= What the task asks =
Print the listing below from its opening line through the line holding "self.edge_step = edge_step", both ends included.

= Data block =
※ ※ ※

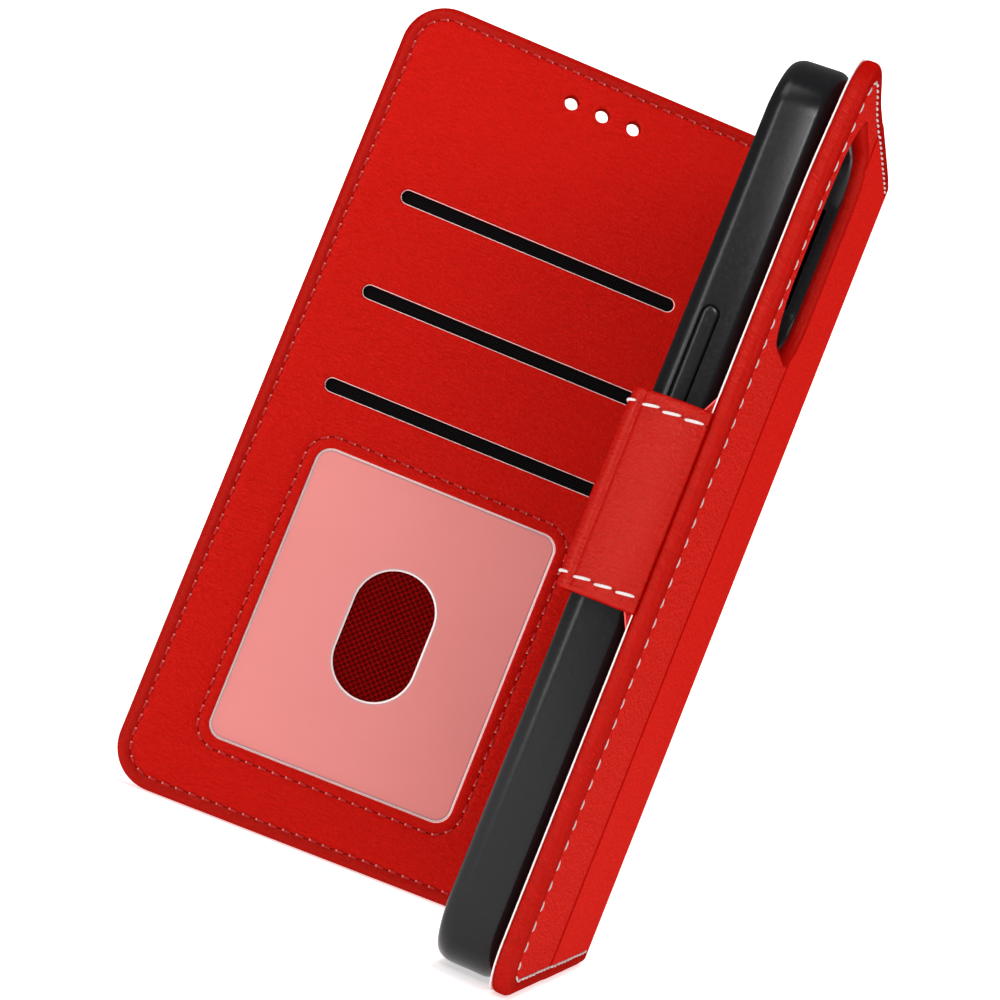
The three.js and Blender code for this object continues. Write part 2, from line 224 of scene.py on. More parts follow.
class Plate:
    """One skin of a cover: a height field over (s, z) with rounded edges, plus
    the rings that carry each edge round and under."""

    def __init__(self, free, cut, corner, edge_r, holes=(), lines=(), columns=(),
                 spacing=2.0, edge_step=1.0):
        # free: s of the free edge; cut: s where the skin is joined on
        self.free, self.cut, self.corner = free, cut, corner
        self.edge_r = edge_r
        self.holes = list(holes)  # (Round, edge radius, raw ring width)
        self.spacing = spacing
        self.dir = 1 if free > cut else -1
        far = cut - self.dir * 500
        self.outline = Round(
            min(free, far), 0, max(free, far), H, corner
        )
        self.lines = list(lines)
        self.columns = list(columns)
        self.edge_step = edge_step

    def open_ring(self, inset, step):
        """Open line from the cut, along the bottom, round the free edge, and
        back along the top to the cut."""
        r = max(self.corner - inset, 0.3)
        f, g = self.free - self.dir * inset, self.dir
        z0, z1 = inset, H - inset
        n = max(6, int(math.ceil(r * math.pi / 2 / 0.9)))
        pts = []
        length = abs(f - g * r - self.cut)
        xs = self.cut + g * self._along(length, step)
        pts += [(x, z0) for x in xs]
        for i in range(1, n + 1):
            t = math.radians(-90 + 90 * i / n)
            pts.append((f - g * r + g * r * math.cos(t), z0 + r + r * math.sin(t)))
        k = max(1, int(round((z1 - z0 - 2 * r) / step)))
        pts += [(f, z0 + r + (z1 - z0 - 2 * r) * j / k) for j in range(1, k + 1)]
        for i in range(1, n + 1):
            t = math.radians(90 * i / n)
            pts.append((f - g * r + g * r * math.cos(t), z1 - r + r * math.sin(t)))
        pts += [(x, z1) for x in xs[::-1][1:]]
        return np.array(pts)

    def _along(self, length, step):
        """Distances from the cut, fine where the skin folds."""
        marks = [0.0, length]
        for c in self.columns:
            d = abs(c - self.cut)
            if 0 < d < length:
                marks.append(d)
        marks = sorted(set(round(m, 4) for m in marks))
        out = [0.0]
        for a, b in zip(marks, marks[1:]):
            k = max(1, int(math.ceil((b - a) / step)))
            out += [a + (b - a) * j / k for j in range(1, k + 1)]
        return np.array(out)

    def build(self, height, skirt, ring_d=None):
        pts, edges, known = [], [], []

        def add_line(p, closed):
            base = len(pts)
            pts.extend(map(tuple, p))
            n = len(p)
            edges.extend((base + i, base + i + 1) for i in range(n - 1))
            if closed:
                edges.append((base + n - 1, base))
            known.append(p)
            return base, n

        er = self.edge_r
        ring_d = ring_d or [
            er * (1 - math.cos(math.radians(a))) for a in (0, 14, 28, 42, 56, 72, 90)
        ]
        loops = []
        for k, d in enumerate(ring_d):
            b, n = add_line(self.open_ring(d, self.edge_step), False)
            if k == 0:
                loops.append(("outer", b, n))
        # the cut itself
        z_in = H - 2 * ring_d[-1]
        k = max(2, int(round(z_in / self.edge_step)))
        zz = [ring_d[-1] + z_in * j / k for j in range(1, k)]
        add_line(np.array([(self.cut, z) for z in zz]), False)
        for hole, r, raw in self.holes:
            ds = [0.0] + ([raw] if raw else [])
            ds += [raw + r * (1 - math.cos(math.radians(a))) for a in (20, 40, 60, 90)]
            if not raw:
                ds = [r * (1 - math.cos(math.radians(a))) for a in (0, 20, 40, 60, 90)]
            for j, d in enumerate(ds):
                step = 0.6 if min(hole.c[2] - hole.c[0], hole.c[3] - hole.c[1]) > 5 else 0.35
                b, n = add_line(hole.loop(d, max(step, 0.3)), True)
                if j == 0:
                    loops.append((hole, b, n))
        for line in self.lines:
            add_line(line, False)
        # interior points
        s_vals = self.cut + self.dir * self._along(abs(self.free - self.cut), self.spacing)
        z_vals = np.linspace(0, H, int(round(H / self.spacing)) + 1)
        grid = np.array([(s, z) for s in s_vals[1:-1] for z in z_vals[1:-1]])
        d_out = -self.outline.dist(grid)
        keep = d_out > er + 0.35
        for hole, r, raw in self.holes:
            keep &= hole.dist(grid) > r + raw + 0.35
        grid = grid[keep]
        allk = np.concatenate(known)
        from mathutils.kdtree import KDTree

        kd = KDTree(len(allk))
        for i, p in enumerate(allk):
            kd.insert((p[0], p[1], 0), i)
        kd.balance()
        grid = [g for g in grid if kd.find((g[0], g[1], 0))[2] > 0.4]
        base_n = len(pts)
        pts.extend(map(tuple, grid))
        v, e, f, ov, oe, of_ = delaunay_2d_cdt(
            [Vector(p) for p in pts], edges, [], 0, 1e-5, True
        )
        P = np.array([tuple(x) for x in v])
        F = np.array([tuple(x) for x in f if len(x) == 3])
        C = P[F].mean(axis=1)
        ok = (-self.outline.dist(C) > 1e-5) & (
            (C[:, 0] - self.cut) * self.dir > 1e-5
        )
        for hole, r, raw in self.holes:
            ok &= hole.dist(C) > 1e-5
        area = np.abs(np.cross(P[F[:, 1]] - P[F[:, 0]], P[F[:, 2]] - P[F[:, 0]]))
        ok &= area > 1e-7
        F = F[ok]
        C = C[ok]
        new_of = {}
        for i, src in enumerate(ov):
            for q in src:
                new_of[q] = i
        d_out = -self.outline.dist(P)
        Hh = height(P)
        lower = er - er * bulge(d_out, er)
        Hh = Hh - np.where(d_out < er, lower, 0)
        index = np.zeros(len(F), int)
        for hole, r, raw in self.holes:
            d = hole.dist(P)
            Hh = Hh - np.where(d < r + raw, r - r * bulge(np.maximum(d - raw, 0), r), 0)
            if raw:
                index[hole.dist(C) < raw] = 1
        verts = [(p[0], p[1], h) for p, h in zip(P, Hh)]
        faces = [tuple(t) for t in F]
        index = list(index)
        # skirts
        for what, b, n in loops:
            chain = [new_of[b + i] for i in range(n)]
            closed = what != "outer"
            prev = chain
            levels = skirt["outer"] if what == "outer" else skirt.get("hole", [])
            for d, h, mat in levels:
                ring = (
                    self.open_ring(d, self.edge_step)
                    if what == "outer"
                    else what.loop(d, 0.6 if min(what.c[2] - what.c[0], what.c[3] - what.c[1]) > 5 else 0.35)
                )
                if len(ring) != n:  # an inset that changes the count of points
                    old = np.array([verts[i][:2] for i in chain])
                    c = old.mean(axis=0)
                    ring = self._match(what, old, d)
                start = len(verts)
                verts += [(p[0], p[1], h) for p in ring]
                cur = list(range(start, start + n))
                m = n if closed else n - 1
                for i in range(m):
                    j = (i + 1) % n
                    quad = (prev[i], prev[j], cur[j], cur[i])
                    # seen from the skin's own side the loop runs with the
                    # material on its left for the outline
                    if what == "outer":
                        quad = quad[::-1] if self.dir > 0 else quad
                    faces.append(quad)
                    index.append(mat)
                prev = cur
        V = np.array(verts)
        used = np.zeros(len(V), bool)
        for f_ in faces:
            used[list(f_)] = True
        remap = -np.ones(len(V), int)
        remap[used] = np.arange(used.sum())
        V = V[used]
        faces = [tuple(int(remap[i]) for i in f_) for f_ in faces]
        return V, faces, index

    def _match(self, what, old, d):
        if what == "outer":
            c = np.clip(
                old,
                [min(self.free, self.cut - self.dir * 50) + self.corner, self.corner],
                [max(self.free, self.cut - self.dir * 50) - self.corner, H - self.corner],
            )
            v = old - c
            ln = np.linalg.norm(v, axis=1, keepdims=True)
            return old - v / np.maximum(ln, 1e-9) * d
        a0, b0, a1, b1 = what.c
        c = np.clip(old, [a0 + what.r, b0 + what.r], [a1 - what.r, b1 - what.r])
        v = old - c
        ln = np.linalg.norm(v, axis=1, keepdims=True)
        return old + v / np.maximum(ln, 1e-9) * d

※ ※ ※

= Full solution =
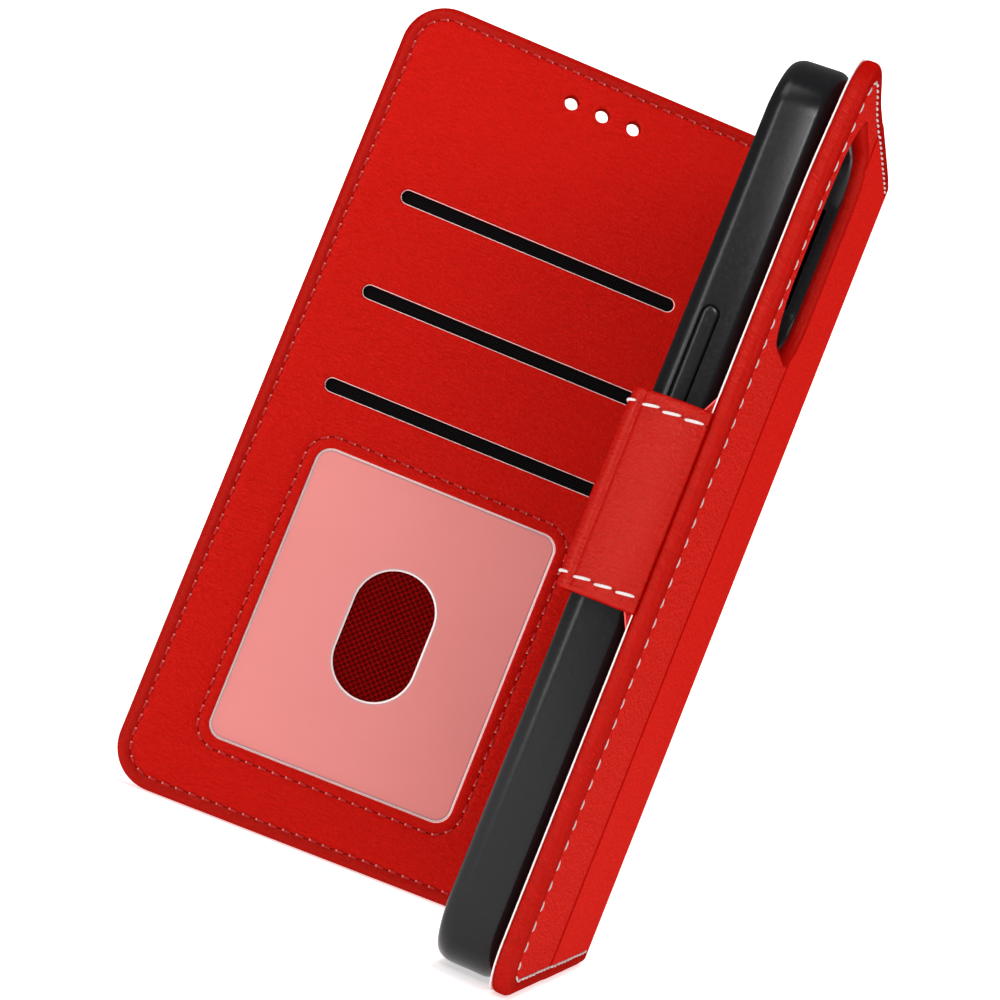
The three.js and Blender code for this object continues. Write part 2, from line 224 of scene.py on. More parts follow.
class Plate:
    """One skin of a cover: a height field over (s, z) with rounded edges, plus
    the rings that carry each edge round and under."""

    def __init__(self, free, cut, corner, edge_r, holes=(), lines=(), columns=(),
                 spacing=2.0, edge_step=1.0):
        # free: s of the free edge; cut: s where the skin is joined on
        self.free, self.cut, self.corner = free, cut, corner
        self.edge_r = edge_r
        self.holes = list(holes)  # (Round, edge radius, raw ring width)
        self.spacing = spacing
        self.dir = 1 if free > cut else -1
        far = cut - self.dir * 500
        self.outline = Round(
            min(free, far), 0, max(free, far), H, corner
        )
        self.lines = list(lines)
        self.columns = list(columns)
        self.edge_step = edge_step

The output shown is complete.